From my point of view, Europe would benefit from a large number of monuments to the Jews, the Gypsies, the Hereros, the Congolese, and down to a nice statue of a farmer starving beside a mountain of EU butter. In fact, every nation has a nice hall of shame that would be best to get out in the light. What Germany did a mere 60 years ago was monstrous. Thanks to people like our host who don’t want to pretend it was an exaggeration, there is some hope.
In sum: You don’t know anything about Goldhagen, the Holocaust, or the Talmud. You repeat traditional slanders against the Jews. And you insist that the Jews are responsible for anti-jewish bigotry. So I’m not overwhelmed by your sagacity or particularly interested in trying to win your “sympathy”.

Posted by: citizen k | Jul 21 2007 19:48 utc | 98

that is just part of world history, move along, nothing to see here, ppl are getting richer all over, it is the past. That was in the back of my mind.
There is an effort to build a museum to the transatlantic slave trade in Washington, modeled on the Holocaust museum. I think its a great idea. Of course, the transatlantic slave trade was different from the Holocaust – the black nations of the slave coast were not exterminated nor was there an effort to exterminate them. But it was a crime worth remembering and pondering – and it was an example of the ability of industrializing Europe to take traditional sins and turn them into massive charnel house industries.

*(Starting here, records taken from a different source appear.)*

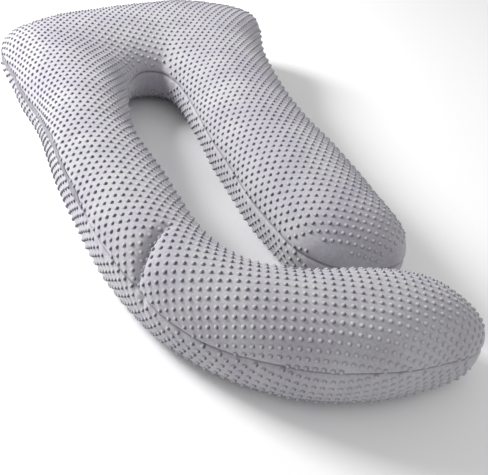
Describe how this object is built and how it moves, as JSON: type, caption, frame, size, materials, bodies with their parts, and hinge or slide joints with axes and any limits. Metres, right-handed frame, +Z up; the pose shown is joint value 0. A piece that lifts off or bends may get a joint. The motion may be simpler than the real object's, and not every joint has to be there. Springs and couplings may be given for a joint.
{
  "type": "pregnancy pillow",
  "caption": "J-shaped full-body pregnancy pillow in grey raised-dot velvet, lying on its back, with a side seam all round and a zip placket along the long arm's outer seam.",
  "frame": {"origin": "on the floor, under the middle of the pillow's box", "axes": "+Z up, away from the floor; +Y towards the head end; +X towards the short arm's side"},
  "size_m": [0.846, 1.548, 0.2228],
  "materials": {
    "velvet": "short plush with raised dots",
    "placket": "smooth woven tape"
  },
  "bodies": {
    "root": {"pillow_body": "velvet", "zip_placket": "placket"}
  },
  "joints": []
}
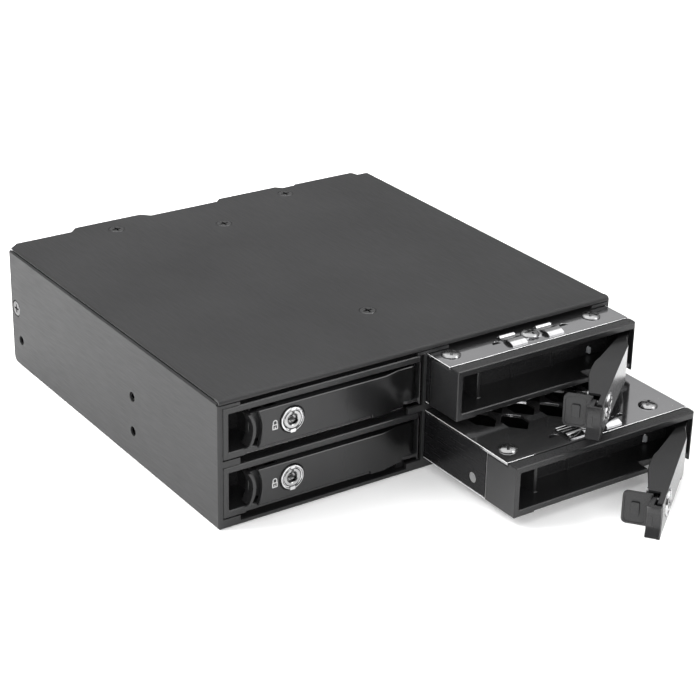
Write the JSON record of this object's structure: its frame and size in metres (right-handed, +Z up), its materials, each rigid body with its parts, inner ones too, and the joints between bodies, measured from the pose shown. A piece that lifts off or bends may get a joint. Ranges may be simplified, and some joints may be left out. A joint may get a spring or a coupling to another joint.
{
  "type": "drive bay mobile rack",
  "caption": "Drive-bay rack with slide-out drive trays, hinged lever doors, finger latches and key locks.",
  "frame": {"origin": "centre of the case's flat bottom face, not counting the trays and levers in front of it", "axes": "+X to the right seen from the front, +Y from the front to the back of the case, +Z up"},
  "size_m": [0.146, 0.2226, 0.042],
  "materials": {
    "coated_steel": "black satin powder coat",
    "plated_steel": "zinc plated",
    "polished_steel": "bright, mirror-like",
    "black_plastic": "satin moulded",
    "chrome": "bright plated",
    "circuit_board": "solder mask",
    "black_nylon": "matt moulded",
    "light_pipe": "clear, frosted"
  },
  "bodies": {
    "case": {"chassis": "coated_steel", "top_cover": "coated_steel", "centre_divider": "plated_steel", "bay_shelf": "plated_steel", "backplane_board": "circuit_board", "rear_panel": "coated_steel", "lower_left_drive_socket": "black_nylon", "lower_right_drive_socket": "black_nylon", "upper_left_drive_socket": "black_nylon", "upper_right_drive_socket": "black_nylon", "data_port_1": "black_nylon", "data_port_2": "black_nylon", "data_port_3": "black_nylon", "data_port_4": "black_nylon", "left_power_port": "black_nylon", "right_power_port": "black_nylon", "fan_frame": "black_nylon", "cover_screw_1": "chrome", "cover_screw_2": "chrome", "cover_screw_3": "chrome", "cover_screw_4": "chrome", "left_side_screw": "chrome", "right_side_screw": "chrome"},
    "fan_rotor": {"fan_rotor": "black_nylon"},
    "upper_left_tray": {"upper_left_tray_shell": "polished_steel", "upper_left_bezel": "black_plastic", "upper_left_light_pipe": "light_pipe", "upper_left_spring_clip": "chrome", "upper_left_hinge_pin": "chrome"},
    "upper_left_lever": {"upper_left_lever": "black_plastic", "upper_left_lock_barrel": "chrome"},
    "upper_left_latch": {"upper_left_latch": "black_plastic"},
    "upper_left_lock": {"upper_left_lock_core": "chrome"},
    "upper_right_tray": {"upper_right_tray_shell": "polished_steel", "upper_right_bezel": "black_plastic", "upper_right_light_pipe": "light_pipe", "upper_right_spring_clip": "chrome", "upper_right_hinge_pin": "chrome"},
    "upper_right_lever": {"upper_right_lever": "black_plastic", "upper_right_lock_barrel": "chrome"},
    "upper_right_latch": {"upper_right_latch": "black_plastic"},
    "upper_right_lock": {"upper_right_lock_core": "chrome"},
    "lower_left_tray": {"lower_left_tray_shell": "polished_steel", "lower_left_bezel": "black_plastic", "lower_left_light_pipe": "light_pipe", "lower_left_spring_clip": "chrome", "lower_left_hinge_pin": "chrome"},
    "lower_left_lever": {"lower_left_lever": "black_plastic", "lower_left_lock_barrel": "chrome"},
    "lower_left_latch": {"lower_left_latch": "black_plastic"},
    "lower_left_lock": {"lower_left_lock_core": "chrome"},
    "lower_right_tray": {"lower_right_tray_shell": "polished_steel", "lower_right_bezel": "black_plastic", "lower_right_light_pipe": "light_pipe", "lower_right_spring_clip": "chrome", "lower_right_hinge_pin": "chrome"},
    "lower_right_lever": {"lower_right_lever": "black_plastic", "lower_right_lock_barrel": "chrome"},
    "lower_right_latch": {"lower_right_latch": "black_plastic"},
    "lower_right_lock": {"lower_right_lock_core": "chrome"}
  },
  "joints": [
    {"name": "fan_spin", "type": "hinge", "parent": "case", "child": "fan_rotor", "pos_m": [0, 0.0618, 0.021], "axis": [0, 1, 0], "continuous": true},
    {"name": "upper_left_tray_slide", "type": "slide", "parent": "case", "child": "upper_left_tray", "axis": [0, -1, 0], "range_m": [0, 0.1]},
    {"name": "upper_left_lever_hinge", "type": "hinge", "parent": "upper_left_tray", "child": "upper_left_lever", "pos_m": [-0.0053, -0.0658, 0.0305], "axis": [0, 0, 1], "range_deg": [0, 86]},
    {"name": "upper_left_latch_slide", "type": "slide", "parent": "upper_left_lever", "child": "upper_left_latch", "axis": [1, 0, 0], "range_m": [0, 0.0019], "stiffness_N_per_m": 400},
    {"name": "upper_left_lock_turn", "type": "hinge", "parent": "upper_left_lever", "child": "upper_left_lock", "pos_m": [-0.0488, -0.0658, 0.0308], "axis": [0, 1, 0], "range_deg": [0, 90]},
    {"name": "upper_right_tray_slide", "type": "slide", "parent": "case", "child": "upper_right_tray", "axis": [0, -1, 0], "range_m": [-0.0155, 0.0845]},
    {"name": "upper_right_lever_hinge", "type": "hinge", "parent": "upper_right_tray", "child": "upper_right_lever", "pos_m": [0.0667, -0.0813, 0.0305], "axis": [0, 0, 1], "range_deg": [-39, 47]},
    {"name": "upper_right_latch_slide", "type": "slide", "parent": "upper_right_lever", "child": "upper_right_latch", "axis": [0.7771, 0.6293, 0], "range_m": [-0.0019, 0], "stiffness_N_per_m": 400},
    {"name": "upper_right_lock_turn", "type": "hinge", "parent": "upper_right_lever", "child": "upper_right_lock", "pos_m": [0.03289, -0.10867, 0.0308], "axis": [-0.6293, 0.7771, 0], "range_deg": [0, 90]},
    {"name": "lower_left_tray_slide", "type": "slide", "parent": "case", "child": "lower_left_tray", "axis": [0, -1, 0], "range_m": [0, 0.1]},
    {"name": "lower_left_lever_hinge", "type": "hinge", "parent": "lower_left_tray", "child": "lower_left_lever", "pos_m": [-0.0053, -0.0658, 0.0114], "axis": [0, 0, 1], "range_deg": [0, 86]},
    {"name": "lower_left_latch_slide", "type": "slide", "parent": "lower_left_lever", "child": "lower_left_latch", "axis": [1, 0, 0], "range_m": [0, 0.0019], "stiffness_N_per_m": 400},
    {"name": "lower_left_lock_turn", "type": "hinge", "parent": "lower_left_lever", "child": "lower_left_lock", "pos_m": [-0.0488, -0.0658, 0.0117], "axis": [0, 1, 0], "range_deg": [0, 90]},
    {"name": "lower_right_tray_slide", "type": "slide", "parent": "case", "child": "lower_right_tray", "axis": [0, -1, 0], "range_m": [-0.0448, 0.0552]},
    {"name": "lower_right_lever_hinge", "type": "hinge", "parent": "lower_right_tray", "child": "lower_right_lever", "pos_m": [0.0667, -0.1106, 0.0114], "axis": [0, 0, 1], "range_deg": [-38.4, 47.6]},
    {"name": "lower_right_latch_slide", "type": "slide", "parent": "lower_right_lever", "child": "lower_right_latch", "axis": [0.7837, 0.6211, 0], "range_m": [-0.0019, 0], "stiffness_N_per_m": 400},
    {"name": "lower_right_lock_turn", "type": "hinge", "parent": "lower_right_lever", "child": "lower_right_lock", "pos_m": [0.03261, -0.13762, 0.0117], "axis": [-0.6211, 0.7837, 0], "range_deg": [0, 90]}
  ]
}
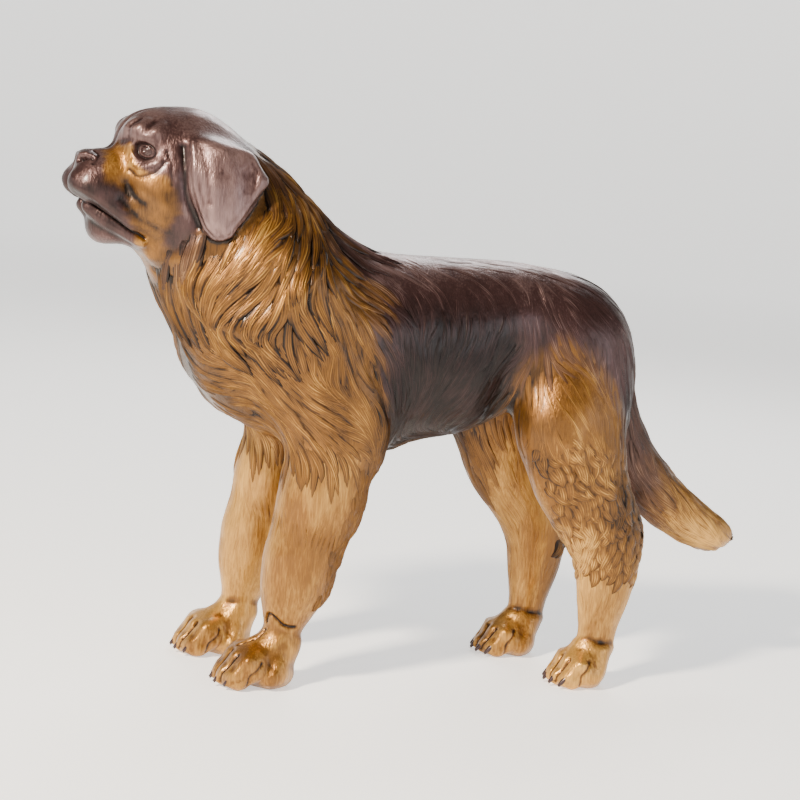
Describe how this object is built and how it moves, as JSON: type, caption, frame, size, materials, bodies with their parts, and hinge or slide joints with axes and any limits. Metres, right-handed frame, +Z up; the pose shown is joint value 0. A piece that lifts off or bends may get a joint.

Posted by: citizen k | Jul 21 2007 19:54 utc | 99

Anyone reading your comments would think that Jews had a monopoly on suffering. I’m sorry, not only do I disagree but I believe the rabid pursuit of Holocaust reparations is actually increasing hatred for Jews. I just saw the latest Holocaust monument in Berlin; if I see another one I’ll throw up. Enough is enough.
So seeing Holocaust monuments makes you hate Jews? Yet, you are not an anti-semite, just a nice guy pushed to the edge by the obnoxious whining of the Jews. Listen, this is not an original story. I’m sorry that you have been captured by such a noxious myth, but Jews are not responsible for your prejudices. Get over them.